Throw in climate change and drought and you have all the ingredients for the Wallow Fire and others burning in the Southwest. The science is clear; big fire years track drought cycles, and climate change is exacerbating those conditions.

The fires are predictable, but can we do anything to mitigate their effect? Yes, we can.

Starting in 2001 with Sen. Jeff Bingaman’s Collaborative Forest Restoration Program in New Mexico, now expanded nationally, former adversaries began developing forest restoration projects that are environmentally sound and effective. In New Mexico alone, more than 30,000 acres have been treated and about 600 jobs created through the program.

More important, perhaps, are the program’s less quantifiable results, as an atmosphere of litigation and acrimony surrounding resources has given way to a spirit of cooperation.

Logging in the historic sense will leave the forests more vulnerable, not less. On federal, public forests, cost-effective fuel reduction is accomplished with other tools including: wildland fire use, prescribed fire, thinning and removal of livestock grazing pressure.

The Forest Service treated hazardous fuels on one and a half million acres with thinning or burning in 2010; many of these acres are strategically located around communities and proved critical in defending Arizona towns in the latest blaze.

Senators John Kyle of Arizona and Ron Wyden of Oregon told a senate committee recently that the Forest Service needs to pick up the pace of hazardous fuel treatments on the national forests. While that is true and the Collaborative Forest Landscape Restoration Program requires full funding, we live in time of shrinking budgets and the acute effects of climate change. Strategic use of resources will be critical.

In addition to forest fuel treatments, it is time to start taking personal responsibility, demanding appropriate county zoning and placing the enormous costs of fire fighting on the parties that encourage development in fire-prone forests.

That is the real work of preparing for wildfire in a climate-changed world.

2 thoughts on “Wild Earth Guardians on Zone of Agreement”

  1. Yep, blame the past to block the future. More anti-forestry rhetoric that ignores modern techniques and “the best available science”. They claim “…dry pine forests of the west were severely logged over…”, while at the same time, others say the Wallow Firestorm area was “pristine”. Obviously, both statements are wrong. Eco-groups seem to want to try expensive but, inadequate treatments around towns. They ignore the Endangered Species Act by letting habitats burn. They don’t care about “unintended consequences”, and the lives that are destroyed.

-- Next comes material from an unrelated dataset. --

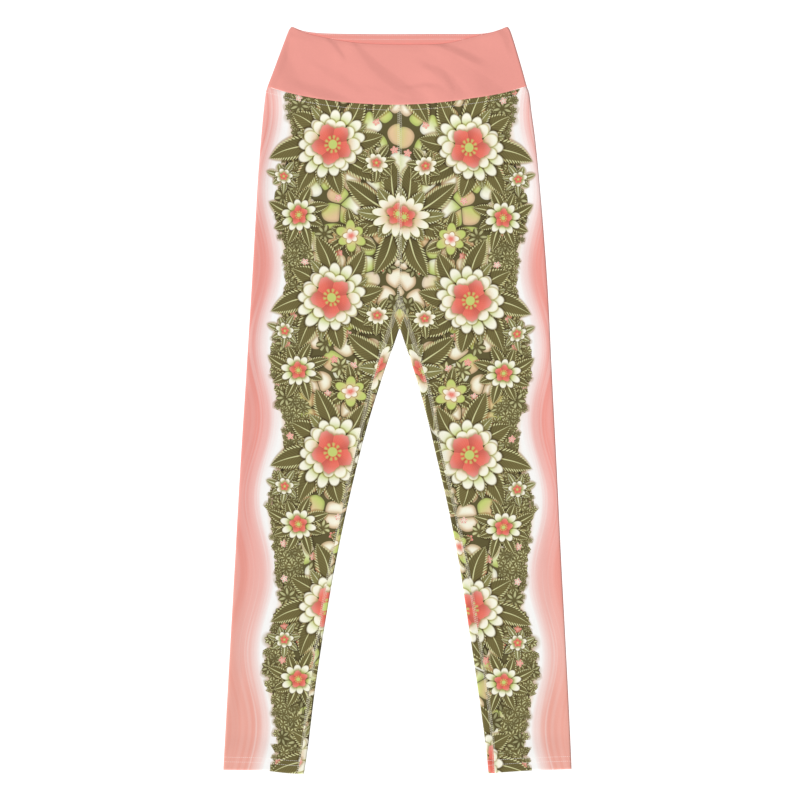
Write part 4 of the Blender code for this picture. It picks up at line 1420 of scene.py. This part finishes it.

    Using the Wallow Firestorm, and others like it, as political footballs, is reprehensible and very damaging. The only zones of agreement I am seeing is the idea of clearing fuels within a tree length or two around towns and homes. Spot fires often travel MUCH farther than a mere tree length. The eco-groups continually blame homeowners for living where they do, when homes are burned. Who will take the blame for roasted baby owls? Who is wanting to “preserve” logged-over and fuels-choked forests? Who is pushing to eliminate lumber mills? Who is pushing for unlimited Wilderness? Who wants to “preserve” dead forests? The eco-groups seem to be fine with non-commercial treatments that do little for forest health or fire safety. They are also behind the “Let-Burn program” and prescribed fires that often lead to even more dead fuels in our forests. Covington documented old growth pine mortality from the buildup and burning of pine needles around the bases of trees, long ago. That revelation has been squelched by those with ulterior motives. Yes, there are now additional costs involved with prescribed fire in the west. That would include pulling pine needles away from trees, limbing up ladder fuels, hiring more qualified firefighters to do the burning when conditions are right (AND having them around in the fall, because many of them go back to school before the rains come), AND lawsuits from burns that escape control.

    Using individual prescribed fire projects to “pad the stats” of fuels reduction projects is very misleading. Rarely is one EVER litigated. Much of the acreage documented by the GAO is in the South, where prescribed fire works VERY well. There has got to be some sort of statistics about how many timber sales are litigated, and I think those figures would help people understand the litigation issue.

    And, just WHERE is “logging in the historic sense” going on these days?!?!?

    Yep, blame the past to block the future!!!